Address: 770 Broadway, 14th Floor, New York, NY, 10003-9595,
Keywords: RDD surveys ; response rates ; advance letters
Abstract:

Each year Nielsen Media Research (NMR) uses a RDD frame to sample respondent households for its national mixed mode diary surveys of television viewing in the United States. In particular, four times each year (January/February, March/April, June/July, and October/November) NMR conducts a survey of television viewing that begins with a RDD stage. The frame used is all possible 100-banks of telephone number area code/prefix/suffix combinations with at least one number listed in the bank. In each of these surveys upwards of one million RDD telephone numbers are randomly split into four replicates; collectively the four replicates are used for the survey's sampling pool. Following fixed calling rules, which space up to 15 call attempts per telephone number over a 14-16 day field period, NMR makes approximately eight million dialings during each survey. Callbacks are spaced across different days of the week and times of day. This effort leads to far better than average response rates compared to most commercial survey efforts. In the Oct/Nov 2003 survey, for example, an AAPOR Response Rate 1 of 43% and an AAPOR Response Rate 3 of 47% were achieved.
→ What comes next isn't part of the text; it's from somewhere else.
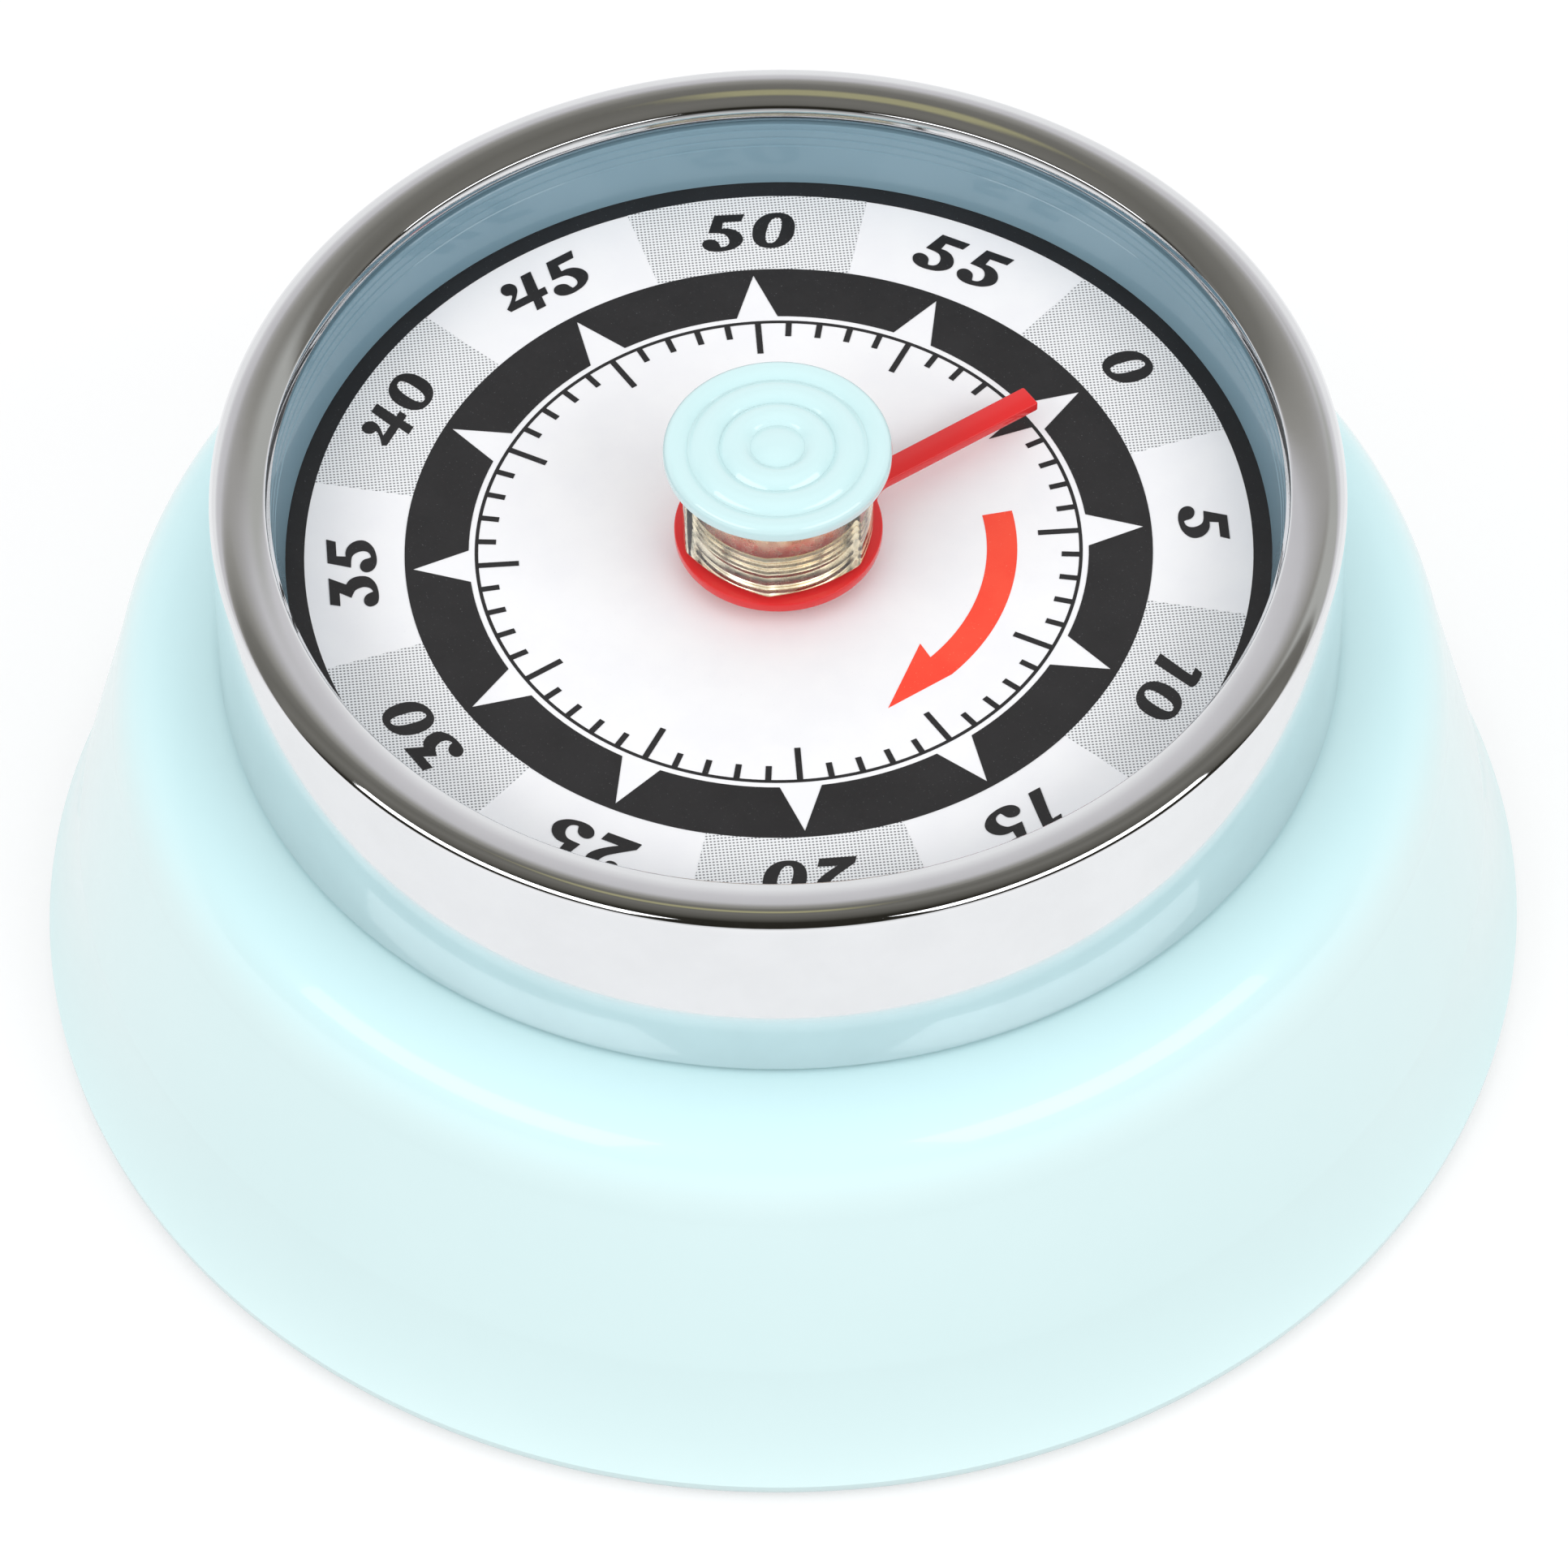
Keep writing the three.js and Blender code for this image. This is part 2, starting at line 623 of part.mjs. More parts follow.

This paper will present analyses using NMR's 2003 calling data to illuminate where efficiencies are likely to be gained by changing the fixed calling rules NMR now uses to more flexible calling rules. Past research along these lines suggested that efficiencies may be gained, while keeping the total number of dialings fairly constant, if fewer than 15 call attempts were made to certain call history patterns and more than 15 call attempts were made to certain other call history patterns. We will investigate these findings and present means by which efficiencies may be gained using a more flexible set of calling rules.